Hizo falta que colegios, institutos y universidades cerraran sus aulas 180 largos días para que fuéramos capaces de valorar en su medida el inmenso papel de la escuela en nuestras vidas. El único lugar en el mundo donde todas las oportunidades están abiertas para todos, capaz de corregir desigualdades, de abrir paso al mérito y a la capacidad, de escuchar y atender a los chicos en cada veta de su desarrollo como personas. Para que tomáramos conciencia de que no hay programa 'online' capaz de reemplazar la mirada, la palabra y el aliento de un docente.
También para que viéramos las costuras del sistema, y para que los problemas de inclusión y recursos de la educación regional, que ya estaban ahí, dieran la cara en toda su crudeza. Para que saltaran las alarmas por la amenaza de averiar aún más el único ascensor social con garantías del planeta: la educación.

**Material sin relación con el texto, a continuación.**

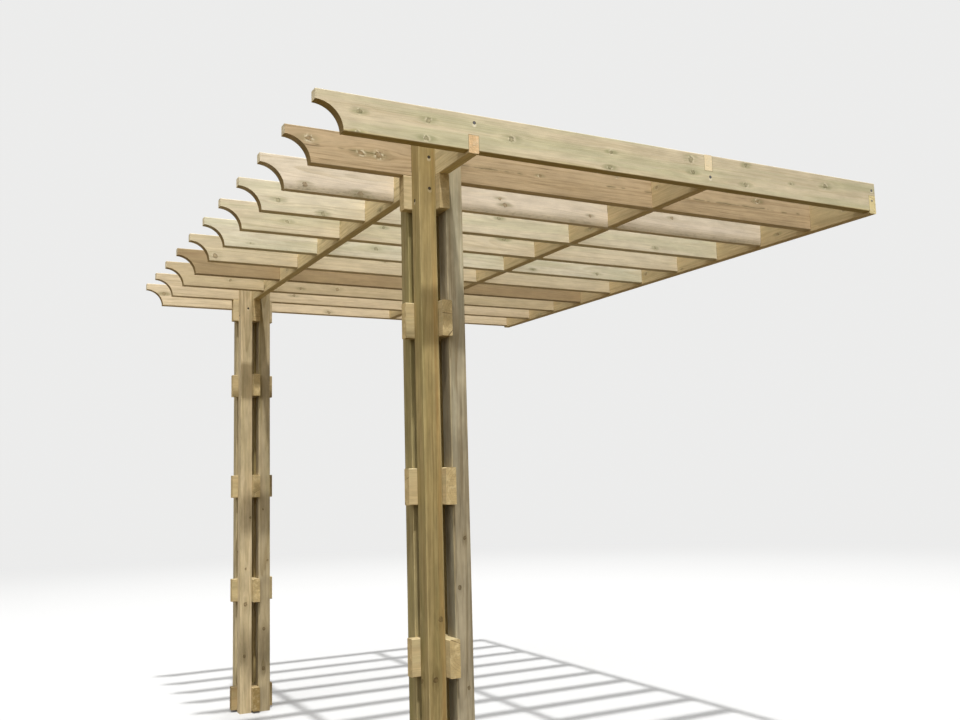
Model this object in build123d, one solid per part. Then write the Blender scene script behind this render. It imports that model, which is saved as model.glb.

Las aulas abrieron en septiembre, pero solo a medias. En lugar de rebajar las ratios, Educación apostó por 'quitar' días de clase a los alumnos, un recorte que, más pronto que tarde, dará la cara, y que otras comunidades en las mismas condiciones han evitado. Como la falta de consenso con la que ha salido adelante la 'ley Celaá', la enésima reforma educativa, que deja a la escuela partida en dos.